# Exercise instructions
Everything from the line with "Model this object in Blender" through the line with "BLACK_STEEL_ROUGHNESS = 0.42" should be repeated exactly, both of those lines included, and nothing else.
*** Entries supplied
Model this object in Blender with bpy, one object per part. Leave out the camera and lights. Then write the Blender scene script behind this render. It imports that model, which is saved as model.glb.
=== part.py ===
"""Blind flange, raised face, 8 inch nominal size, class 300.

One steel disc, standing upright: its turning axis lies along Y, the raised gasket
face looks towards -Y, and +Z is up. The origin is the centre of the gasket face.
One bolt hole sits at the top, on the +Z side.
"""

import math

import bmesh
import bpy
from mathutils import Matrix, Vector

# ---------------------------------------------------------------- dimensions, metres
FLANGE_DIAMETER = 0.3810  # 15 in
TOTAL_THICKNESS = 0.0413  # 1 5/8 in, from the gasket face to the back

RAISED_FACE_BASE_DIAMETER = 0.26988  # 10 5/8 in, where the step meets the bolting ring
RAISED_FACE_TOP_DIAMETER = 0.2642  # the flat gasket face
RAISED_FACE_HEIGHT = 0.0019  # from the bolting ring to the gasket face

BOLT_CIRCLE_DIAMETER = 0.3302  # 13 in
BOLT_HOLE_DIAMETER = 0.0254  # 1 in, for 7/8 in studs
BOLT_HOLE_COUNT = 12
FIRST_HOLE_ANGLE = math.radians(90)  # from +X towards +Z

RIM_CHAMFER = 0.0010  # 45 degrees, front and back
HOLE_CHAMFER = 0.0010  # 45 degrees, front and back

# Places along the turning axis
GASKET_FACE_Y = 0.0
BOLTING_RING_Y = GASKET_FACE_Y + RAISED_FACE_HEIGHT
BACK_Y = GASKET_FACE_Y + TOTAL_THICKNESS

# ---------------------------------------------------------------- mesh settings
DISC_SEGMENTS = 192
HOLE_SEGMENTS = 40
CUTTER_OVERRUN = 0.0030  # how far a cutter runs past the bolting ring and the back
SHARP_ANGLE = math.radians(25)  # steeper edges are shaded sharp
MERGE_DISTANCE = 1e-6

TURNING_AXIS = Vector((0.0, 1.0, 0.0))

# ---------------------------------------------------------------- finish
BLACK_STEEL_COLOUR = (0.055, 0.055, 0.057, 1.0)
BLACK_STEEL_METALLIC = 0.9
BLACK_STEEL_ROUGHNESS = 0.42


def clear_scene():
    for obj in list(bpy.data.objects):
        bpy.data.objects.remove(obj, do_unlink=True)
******
*** Entries supplied
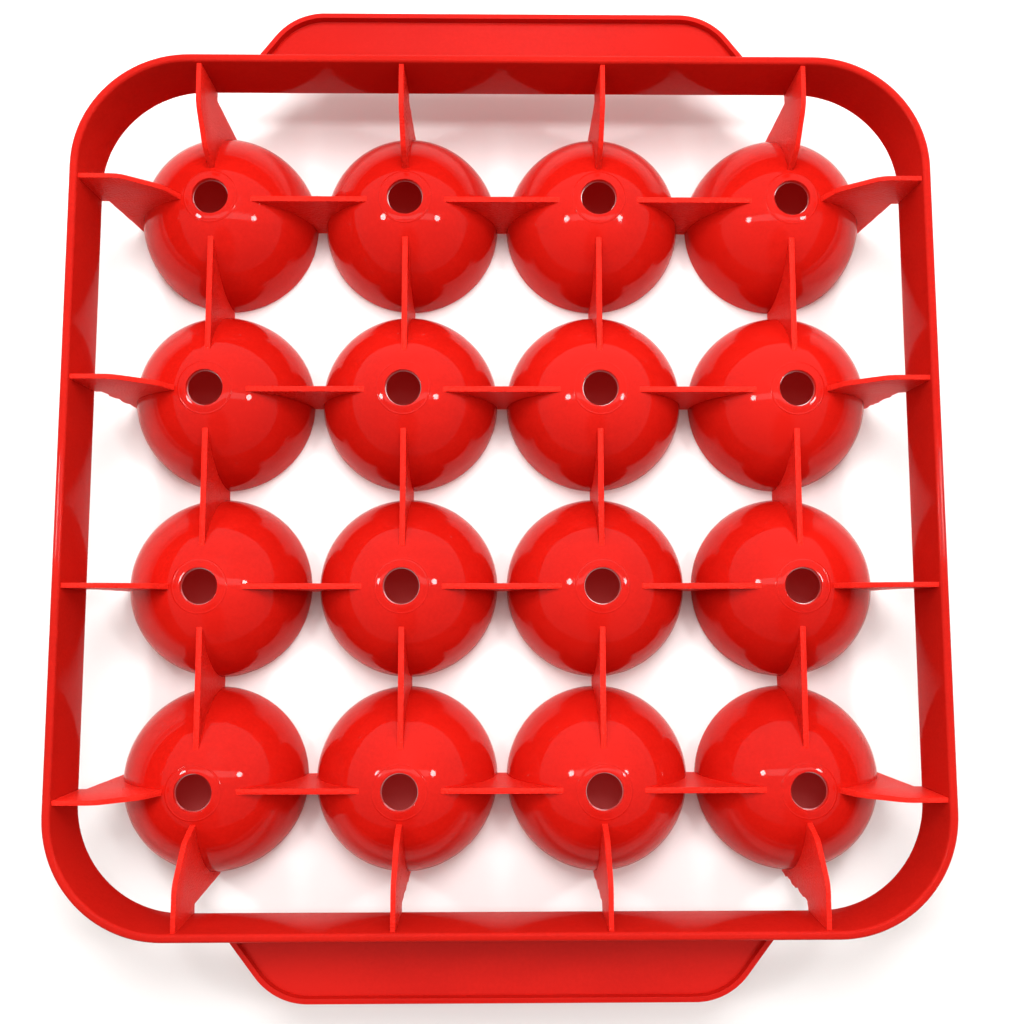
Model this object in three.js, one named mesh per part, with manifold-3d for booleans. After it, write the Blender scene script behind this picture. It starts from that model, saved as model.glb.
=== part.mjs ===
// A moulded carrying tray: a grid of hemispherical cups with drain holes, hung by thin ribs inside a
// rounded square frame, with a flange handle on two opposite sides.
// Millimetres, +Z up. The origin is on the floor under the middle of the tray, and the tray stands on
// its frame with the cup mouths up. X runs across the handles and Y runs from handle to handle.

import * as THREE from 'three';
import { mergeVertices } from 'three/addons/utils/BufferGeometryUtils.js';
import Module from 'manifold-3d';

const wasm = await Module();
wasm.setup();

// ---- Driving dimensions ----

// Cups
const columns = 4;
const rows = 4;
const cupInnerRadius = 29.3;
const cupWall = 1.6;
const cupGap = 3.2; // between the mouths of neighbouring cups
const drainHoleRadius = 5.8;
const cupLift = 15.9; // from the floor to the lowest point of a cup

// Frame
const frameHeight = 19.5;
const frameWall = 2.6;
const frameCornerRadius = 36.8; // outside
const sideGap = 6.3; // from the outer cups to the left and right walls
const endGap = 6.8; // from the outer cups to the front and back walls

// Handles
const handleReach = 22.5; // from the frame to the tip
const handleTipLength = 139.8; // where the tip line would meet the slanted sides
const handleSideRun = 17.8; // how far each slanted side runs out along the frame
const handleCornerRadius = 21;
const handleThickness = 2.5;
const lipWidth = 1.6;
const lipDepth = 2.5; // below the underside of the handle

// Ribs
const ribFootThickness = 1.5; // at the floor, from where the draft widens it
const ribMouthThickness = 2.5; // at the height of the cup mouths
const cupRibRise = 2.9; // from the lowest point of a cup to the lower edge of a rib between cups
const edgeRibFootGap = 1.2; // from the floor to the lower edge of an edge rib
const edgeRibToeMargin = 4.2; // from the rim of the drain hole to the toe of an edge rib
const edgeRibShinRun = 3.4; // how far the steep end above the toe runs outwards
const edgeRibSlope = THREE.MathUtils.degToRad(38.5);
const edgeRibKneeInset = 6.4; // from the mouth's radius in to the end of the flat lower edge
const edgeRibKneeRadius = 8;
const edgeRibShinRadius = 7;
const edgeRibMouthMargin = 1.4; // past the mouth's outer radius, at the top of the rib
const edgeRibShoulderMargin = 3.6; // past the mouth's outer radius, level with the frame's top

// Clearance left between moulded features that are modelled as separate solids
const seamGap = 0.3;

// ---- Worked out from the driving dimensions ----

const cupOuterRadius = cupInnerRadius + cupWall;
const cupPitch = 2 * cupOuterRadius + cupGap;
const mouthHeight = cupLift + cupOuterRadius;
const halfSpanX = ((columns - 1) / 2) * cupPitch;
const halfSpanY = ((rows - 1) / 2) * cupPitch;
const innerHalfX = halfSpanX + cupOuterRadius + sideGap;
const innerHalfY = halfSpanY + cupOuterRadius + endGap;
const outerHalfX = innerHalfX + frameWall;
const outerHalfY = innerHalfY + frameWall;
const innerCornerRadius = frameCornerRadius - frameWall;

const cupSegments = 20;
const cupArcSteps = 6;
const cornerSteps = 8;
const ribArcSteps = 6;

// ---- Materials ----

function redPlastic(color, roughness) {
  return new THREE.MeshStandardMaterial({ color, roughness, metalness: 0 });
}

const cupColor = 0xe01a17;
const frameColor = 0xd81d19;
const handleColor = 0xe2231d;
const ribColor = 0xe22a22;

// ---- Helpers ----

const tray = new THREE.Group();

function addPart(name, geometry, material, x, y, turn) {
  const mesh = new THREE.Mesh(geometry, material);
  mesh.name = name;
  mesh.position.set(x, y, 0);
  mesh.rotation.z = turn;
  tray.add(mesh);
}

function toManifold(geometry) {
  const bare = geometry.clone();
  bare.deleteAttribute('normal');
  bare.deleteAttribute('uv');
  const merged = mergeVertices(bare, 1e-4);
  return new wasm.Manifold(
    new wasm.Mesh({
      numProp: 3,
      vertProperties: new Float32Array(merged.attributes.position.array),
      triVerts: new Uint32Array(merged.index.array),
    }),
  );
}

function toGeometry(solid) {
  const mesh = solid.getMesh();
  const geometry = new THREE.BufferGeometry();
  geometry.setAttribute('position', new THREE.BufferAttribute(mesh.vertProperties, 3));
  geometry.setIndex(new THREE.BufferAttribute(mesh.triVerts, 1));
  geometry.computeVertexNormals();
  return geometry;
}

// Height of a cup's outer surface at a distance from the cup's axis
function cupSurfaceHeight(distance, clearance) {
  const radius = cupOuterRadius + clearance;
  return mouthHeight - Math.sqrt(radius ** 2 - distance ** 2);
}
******
# Completed exercise
Model this object in Blender with bpy, one object per part. Leave out the camera and lights. Then write the Blender scene script behind this render. It imports that model, which is saved as model.glb.
=== part.py ===
"""Blind flange, raised face, 8 inch nominal size, class 300.

One steel disc, standing upright: its turning axis lies along Y, the raised gasket
face looks towards -Y, and +Z is up. The origin is the centre of the gasket face.
One bolt hole sits at the top, on the +Z side.
"""

import math

import bmesh
import bpy
from mathutils import Matrix, Vector

# ---------------------------------------------------------------- dimensions, metres
FLANGE_DIAMETER = 0.3810  # 15 in
TOTAL_THICKNESS = 0.0413  # 1 5/8 in, from the gasket face to the back

RAISED_FACE_BASE_DIAMETER = 0.26988  # 10 5/8 in, where the step meets the bolting ring
RAISED_FACE_TOP_DIAMETER = 0.2642  # the flat gasket face
RAISED_FACE_HEIGHT = 0.0019  # from the bolting ring to the gasket face

BOLT_CIRCLE_DIAMETER = 0.3302  # 13 in
BOLT_HOLE_DIAMETER = 0.0254  # 1 in, for 7/8 in studs
BOLT_HOLE_COUNT = 12
FIRST_HOLE_ANGLE = math.radians(90)  # from +X towards +Z

RIM_CHAMFER = 0.0010  # 45 degrees, front and back
HOLE_CHAMFER = 0.0010  # 45 degrees, front and back

# Places along the turning axis
GASKET_FACE_Y = 0.0
BOLTING_RING_Y = GASKET_FACE_Y + RAISED_FACE_HEIGHT
BACK_Y = GASKET_FACE_Y + TOTAL_THICKNESS

# ---------------------------------------------------------------- mesh settings
DISC_SEGMENTS = 192
HOLE_SEGMENTS = 40
CUTTER_OVERRUN = 0.0030  # how far a cutter runs past the bolting ring and the back
SHARP_ANGLE = math.radians(25)  # steeper edges are shaded sharp
MERGE_DISTANCE = 1e-6

TURNING_AXIS = Vector((0.0, 1.0, 0.0))

# ---------------------------------------------------------------- finish
BLACK_STEEL_COLOUR = (0.055, 0.055, 0.057, 1.0)
BLACK_STEEL_METALLIC = 0.9
BLACK_STEEL_ROUGHNESS = 0.42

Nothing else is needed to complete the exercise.